Brief: Consider the listing below. Extract exactly the lines from the line containing "hem_path(), CORD / 2, black)" to the line containing "obj.matrix_world = world", both included.

Provided material:

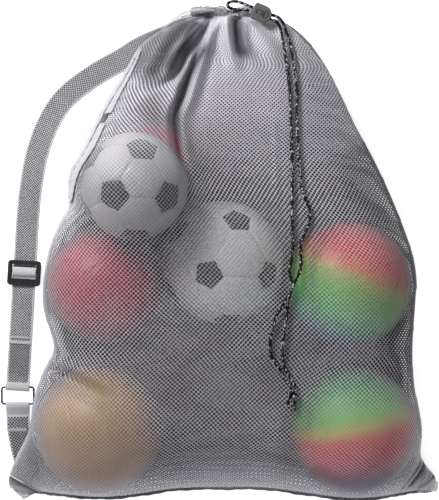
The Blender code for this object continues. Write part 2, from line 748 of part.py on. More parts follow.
def main():
    for obj in list(bpy.data.objects):
        bpy.data.objects.remove(obj)
    net = material("grey net", (0.62, 0.62, 0.66), 0.75)
    tape = material("grey tape", (0.66, 0.66, 0.69), 0.8)
    webbing = material("grey webbing", (0.42, 0.42, 0.44), 0.8)
    thread = material("grey thread", (0.55, 0.55, 0.58), 0.8)
    black = material("black plastic", (0.02, 0.02, 0.025), 0.35)
    dark = material("dark grey plastic", (0.07, 0.07, 0.07), 0.6)
    metal = material("blackened metal", (0.05, 0.05, 0.06), 0.35, 0.9)
    rubber = material("black rubber", (0.03, 0.03, 0.03), 0.7)
    skins = {
        "ball_soccer_low": material("white ball low", (0.85, 0.85, 0.86), 0.45),
        "ball_soccer_top": material("white ball top", (0.85, 0.85, 0.86), 0.45),
        "ball_red": material("red ball", (0.70, 0.12, 0.16), 0.5),
        "ball_pink": material("pink ball", (0.85, 0.10, 0.22), 0.5),
        "ball_yellow": material("yellow ball", (0.80, 0.52, 0.18), 0.5),
        "ball_rainbow_mid": material("rainbow ball mid", (0.35, 0.65, 0.25), 0.5),
        "ball_rainbow_low": material("rainbow ball low", (0.65, 0.15, 0.25), 0.5),
    }
    valves = {
        "ball_soccer_low": (0.5, 0.3, -0.8),
        "ball_soccer_top": (0.8, 0.2, -0.55),
        "ball_red": (0.2, 0.75, -0.6),
        "ball_pink": (0.5, 0.2, -0.85),
        "ball_yellow": (0.8, 0.3, -0.5),
        "ball_rainbow_mid": (-0.6, 0.5, -0.6),
        "ball_rainbow_low": (-0.8, -0.1, -0.55),
    }

    panel("mesh_front_panel", 1, net)
    panel("mesh_back_panel", -1, net)
    binding("side_seam_left", SEAM_LEFT, 1, tape)
    binding("side_seam_right", SEAM_RIGHT, -1, tape)
    binding("bottom_seam", SEAM_BOTTOM, 1, tape)
    hem_channel(net)
    for name, (centre, radius) in ball_list().items():
        ball(name, centre, radius, valves[name], skins[name], rubber)

    strap(webbing)
    ring(metal)
    corner_tab(webbing, thread)
    slider(black, webbing, thread)
    anchor = Matrix.Rotation(math.radians(18), 4, "Z")
    box("strap_anchor_patch", (0.030, 0.016, 0.0012), Vector((-0.056, 0.3900, LAYER_2)), anchor, thread)

    tube("drawcord_in_hem", hem_path(), CORD / 2, black)
    cord_lock(dark, black)
    tube("drawcord_strand_right", smooth_line(STRAND_RIGHT, CORD_STEP), CORD / 2, black)
    tube("drawcord_strand_left", smooth_line(STRAND_LEFT, CORD_STEP), CORD / 2, black)
    tube("drawcord_tail_long", smooth_line(TAIL_LONG, TAIL_STEP), CORD / 2, black)
    tube("drawcord_tail_short", smooth_line(TAIL_SHORT, TAIL_STEP), CORD / 2, black)
    knot(black)


main()
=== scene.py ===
"""The mesh ball bag's looks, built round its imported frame. Metres, +Z up, the bag lying on the floor.

The two net panels are knitted in mesh: every hole is an opening in the surface. The strap and the
tab are knitted in the same way, the cords are braided tubes, and the balls are skinned in panels.
"""

import math

import bpy
import numpy as np
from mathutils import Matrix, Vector


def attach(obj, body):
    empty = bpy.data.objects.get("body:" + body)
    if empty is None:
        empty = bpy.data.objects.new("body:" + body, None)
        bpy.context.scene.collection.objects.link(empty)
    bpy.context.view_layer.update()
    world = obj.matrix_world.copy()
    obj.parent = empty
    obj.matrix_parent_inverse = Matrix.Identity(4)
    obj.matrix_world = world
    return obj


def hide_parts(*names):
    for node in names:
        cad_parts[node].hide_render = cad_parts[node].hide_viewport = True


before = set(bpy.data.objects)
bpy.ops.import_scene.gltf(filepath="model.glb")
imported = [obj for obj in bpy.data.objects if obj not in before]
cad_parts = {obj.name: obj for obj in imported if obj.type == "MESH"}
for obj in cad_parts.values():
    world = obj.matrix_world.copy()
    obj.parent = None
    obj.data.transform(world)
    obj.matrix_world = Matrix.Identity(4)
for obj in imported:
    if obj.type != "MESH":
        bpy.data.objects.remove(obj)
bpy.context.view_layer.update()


def metres(points):
    """Points given in millimetres, in metres."""
    return [tuple(value / 1000 for value in point) for point in points]


# ---- the seams between the panels, as in the CAD source: (x, y, z) in mm
SEAM_LEFT = metres([
    (-46, 408.5, 24), (-97.5, 387.2, 50), (-136.5, 355, 70), (-160.1, 313.1, 85),
    (-198.1, 245, 110), (-230.2, 170.8, 140), (-251.2, 129.9, 155), (-253.5, 79.8, 145),
    (-270, 51.5, 125), (-289.6, 4.2, 110), (-299.3, -51.8, 105), (-298.9, -97.7, 100),
    (-282.9, -161.3, 85), (-301.3, -203.7, 90), (-315.9, -250.7, 100), (-324.9, -302.5, 90),
    (-343.9, -339.9, 50), (-358.6, -370.2, 22), (-366, -395.8, 10), (-359.8, -409, 8),
])
SEAM_BOTTOM = metres([
    (-359.8, -409, 8), (-340.2, -414, 14), (-306.8, -412, 40), (-251.9, -413, 90),
    (-200, -414.5, 105), (-146.2, -412, 90), (-68.5, -405, 50), (17.6, -404, 45), (77.8, -404, 50),
    (137, -409, 80), (212.6, -416, 105), (269.6, -416, 90), (315.7, -413, 45), (347.1, -412, 20),
    (372, -411, 8),
])
SEAM_RIGHT = metres([
    (58, 408.5, 24), (103.7, 400, 36), (141.1, 373.4, 52), (171.8, 334.4, 62), (199, 285.2, 70),
    (229.6, 219.8, 75), (265.2, 152.9, 80), (298.6, 77.5, 90), (325, 4.2, 100), (333, -43.3, 108),
    (331.5, -80.6, 105), (327.6, -166.2, 90), (331, -225.8, 90), (338.5, -267.7, 100),
    (343, -301.7, 100), (345.5, -348.6, 50), (359.7, -372.4, 18), (373.8, -390.4, 10),
    (372, -411, 8),
])

# ---- the strap's and the cords' routes, as in the CAD source
STRAP_CURVE = metres([
    (-24, 400), (-51.9, 392.9), (-104.2, 372), (-139.1, 356.3), (-166.9, 338.9), (-220.9, 307.6),
    (-269.7, 269.2), (-298.5, 225.7), (-318.5, 171.6), (-329, 115.9),
])
STRAP_FOOT = Vector((-0.352, -0.2345, 0.0))
STRAP_HEAD = Vector((-0.3335, 0.0793, 0.0))
STRAP_UP = (STRAP_HEAD - STRAP_FOOT).normalized()
STRAP_SIDE = Vector((STRAP_UP.y, -STRAP_UP.x, 0))
TAB_END = Vector((-0.336, -0.372, 0.0))
SLIDER_AT = 0.199
RING_CENTRE = Vector((-0.3515, -0.249, 0.0052))
RING_HALF = (0.0278, 0.0145)
RING_WIRE = 0.0034

STRAND_RIGHT = metres([
    (31.1, 419, 38.5), (24.5, 419.8, 40.5), (16.5, 422.5, 44), (13, 426.2, 51), (17, 430, 58.5),
    (26, 431, 63), (36, 428.5, 65), (46.2, 424.5, 65.2), (58.3, 419.7, 65), (74.1, 413.5, 65),
    (89.9, 407.3, 65), (100.1, 403.2, 65), (109, 393, 65.5), (115, 375, 69), (121.8, 351.5, 78),
    (124.9, 328.4, 88), (129.6, 298.4, 102), (130.8, 266.8, 116), (130, 214.7, 140),
    (132.5, 154.7, 166.5), (136.8, 104, 186.5), (144.9, 82.3, 192), (149.7, 67.2, 196.5),
    (147.9, 50.6, 201.5), (139.3, 28.9, 209.5), (133.5, 12.4, 213.5), (134.5, -15.7, 218),
    (131.5, -32.2, 221.5), (124.9, -45.4, 227), (117.4, -61.9, 227.2), (107.5, -81.6, 225.5),
    (95.5, -99.8, 221.5), (87.8, -124.6, 219), (82.9, -152.7, 217.2), (87.9, -177.5, 215.5),
    (101, -195.8, 214.2), (111, -212, 213.5), (116, -222.8, 214.2),
])
STRAND_LEFT = metres([
    (-1, 419, 40.8), (6, 418, 42.5), (14, 415, 47.5), (27, 414, 58), (43.1, 416.7, 64.5),
    (55.3, 411.9, 65), (71.1, 405.7, 65), (86.9, 399.5, 65), (97.1, 395.4, 65.5), (103, 386, 68),
    (107.5, 368, 74), (110.5, 345.9, 83.5), (115.1, 310.4, 100.5), (118.8, 266.6, 119.8),
    (119.8, 214.5, 143.2), (120.6, 154.6, 170.5), (120, 103.9, 191.2), (119.5, 53.8, 206.5),
    (120.1, 12.4, 215.2), (118.3, -12.4, 218.8), (115, -28.9, 220.5), (117.4, -42.1, 221),
    (120.7, -50.3, 221), (117.4, -64, 221), (112, -81.6, 220.8), (110.9, -98.2, 220.4),
    (107, -127.9, 219), (103, -161, 217.1), (106, -185.8, 215.5), (115, -205, 214.3),
    (121.5, -215, 214), (123.5, -222.5, 214.2),
])
TAIL_LONG = metres([
    (121.8, -245.2, 213.5), (123.2, -252, 212), (124, -262, 212),
])
TAIL_SHORT = metres([
    (114.5, -244, 213.8), (112.5, -249, 212.5), (111.5, -256, 212.2),
])
KNOT_CENTRE = Vector((0.1195, -0.2338, 0.2148))
KNOT_SIZE = (0.019, 0.0205, 0.013)
CORD = 0.0056
BRAID_LAY = 0.0016        # length of cord in which a strand of the braid turns by a radian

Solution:
    tube("drawcord_in_hem", hem_path(), CORD / 2, black)
    cord_lock(dark, black)
    tube("drawcord_strand_right", smooth_line(STRAND_RIGHT, CORD_STEP), CORD / 2, black)
    tube("drawcord_strand_left", smooth_line(STRAND_LEFT, CORD_STEP), CORD / 2, black)
    tube("drawcord_tail_long", smooth_line(TAIL_LONG, TAIL_STEP), CORD / 2, black)
    tube("drawcord_tail_short", smooth_line(TAIL_SHORT, TAIL_STEP), CORD / 2, black)
    knot(black)


main()
=== scene.py ===
"""The mesh ball bag's looks, built round its imported frame. Metres, +Z up, the bag lying on the floor.

The two net panels are knitted in mesh: every hole is an opening in the surface. The strap and the
tab are knitted in the same way, the cords are braided tubes, and the balls are skinned in panels.
"""

import math

import bpy
import numpy as np
from mathutils import Matrix, Vector


def attach(obj, body):
    empty = bpy.data.objects.get("body:" + body)
    if empty is None:
        empty = bpy.data.objects.new("body:" + body, None)
        bpy.context.scene.collection.objects.link(empty)
    bpy.context.view_layer.update()
    world = obj.matrix_world.copy()
    obj.parent = empty
    obj.matrix_parent_inverse = Matrix.Identity(4)
    obj.matrix_world = world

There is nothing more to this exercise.